Friday, September 17, 2010

Signature Eyewear Update.

Having addressed Signature Eyewear's complete lack of transparancy in regards to the Bebe contract in a previous post, the company finally came clean in their most recent 10Q filing:

"Our licenses for bebe and Hummer eyewear expired June 30, 2010. Under the license agreements, we may sell existing inventory of those lines in the United States through December 31, 2010. In addition, we may continue to sell our existing inventory of bebe eyewear internationally through December 31, 2011. The loss of these licenses will have a material adverse effect on our revenues. In the fiscal year ended October 31, 2009, and the nine months ended July 31, 2010, these lines represented approximately 45% of our net sales.

We are actively taking a number of actions to replace the bebe and Hummer revenues. These include: (i) increasing our marketing and sales efforts of our other eyewear lines; (ii) increasing our efforts to obtain other third party licenses; (iii) increasing our efforts to develop our proprietary Signature lines; and (iv) considering the viability of marketing other fashion accessories. We are also taking actions to reduce operating expenses to offset as much of the loss of revenue as possible. No assurance can be given that we will be successful in these efforts to replace the lost revenues. If we cannot replace a material portion of these revenues over the next twelve months, we will have to implement drastic cost cutting measures in an effort to maintain profitability and positive cash flow."

Looking back at my brief experience with the company, I can't blame the CEO for not returning my calls or emails. Would you want to talk to a guy that was curious about something that you probably knew you were going to fail at? I am guessing 'no'. Furthermore, when you own a significant chunk of the company, it is probably all the more painful to have to deal with such an unfortunate circumstance (which happened with a Coach contract years back, as well). As a side note, the company has shed over 1/2 of it's market cap in recent days.

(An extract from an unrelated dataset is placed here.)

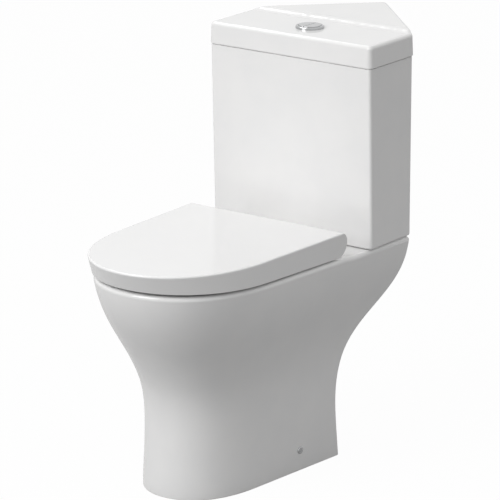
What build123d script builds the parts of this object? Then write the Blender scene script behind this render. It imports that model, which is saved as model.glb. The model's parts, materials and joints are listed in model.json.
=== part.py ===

Somewhat sadly, this shedding of market capitalization probably is not enough given the company's bloated compensation structure, especially when looking at what future revenues will be and how bad of a job executives did in retaining very valuable contracts. All I know is, is that I wouldn't want to be a debt holder of SEYE and would rather gamble my money away at a mini-casino owned by Nevada Gold than own SEYE common... I would not only have a good time, but also probably come out with more money in the end! :)

Generally, I don't like these sorts of middle man businesses which rely on a few customers to generate all of their revenues. In the case of Signature, you can kiss almost 1/2 of their revenues bebe-bye (get it!? haha!). Granted, there are always exceptions to the rule; I once bought a regional airline that wasn't burning much cash and was trading at something crazy- like, 1/10th of tangible book.

Regardless, I am looking forward to see if the company will be able to stay solvent. I am guessing that it will, but will have a much lower market price than at present. Who knows? Maybe if the stock gets hit much more, management will take it private, and then suddenly, the company will announce some new contracts? It isn't like that sort of thing never happens with Pink Sheet and OTC companies.

"In looking for people to hire, you look for three qualities: integrity, intelligence and energy. And if they don't have the first, the other two will kill you." W.E.B.

Disclosure: I (very enthusiastically) own shares of UWN, but own no other securities mentioned. This is not investment advice. Always do your own research when contemplating doing anything that I so much as muse about on this blog, or even in real life...


Robert Pio Molloy said...

Efficient markets, perfect information? What a pile of nonsense! Judging from the share price, it looks like you and I were the only ones that bothered to read the 10q's properly. Anyway, it really is a shame that they've lost these contracts. They were a $2 million company that easily generated $1 million in cash last year. If it wasn't for the loss of these contracts, the company could easily have become a ten-bagger from the recent lows.

At least we got out with our skins intact!

jeff said...

yeah, sometimes I wonder if you and I are the only 2 sane ones out there. ;)

Music Fan Festival said...

I knew signature back in the days when Bernie and his wife Julie were running the company and here I was about to approach them with potential brand that I have aqquired and is huge in Asia and Europe so much so i can't keep up with the orders having them loose these contracts makes me wonder what the heck is Michael Prince doingand their marketing team you gotta wonder.

Anonymous said...

Hey all:

I (and my family) are shareholders in SEYE.

I too, have experienced problems communicating with management. They will not return my calls.

The Hummer contract loss is a non-event in my opinion. GM is shutting this division down. It also accounted for a very small percentage of SEYE sales.

The BEBE contract is a huge problem. They will be playing a game of can we cut expenses as fast as revenue declines. I am going to guess that they won't.

SEYE did make money this past quarter.

They have paid down debt significantly.

They have also signed some deals with HMX group. These should be good contracts, but I doubt if they can make up for the BEBE loss.

I am losing on my SEYE position, but only by a small amount.

The company definitely has problems, but I would not count them out.

If they can cut expenses, liquidate BEBE & Hummer inventory, AND get some new contracts, SEYE could still be a decent investment.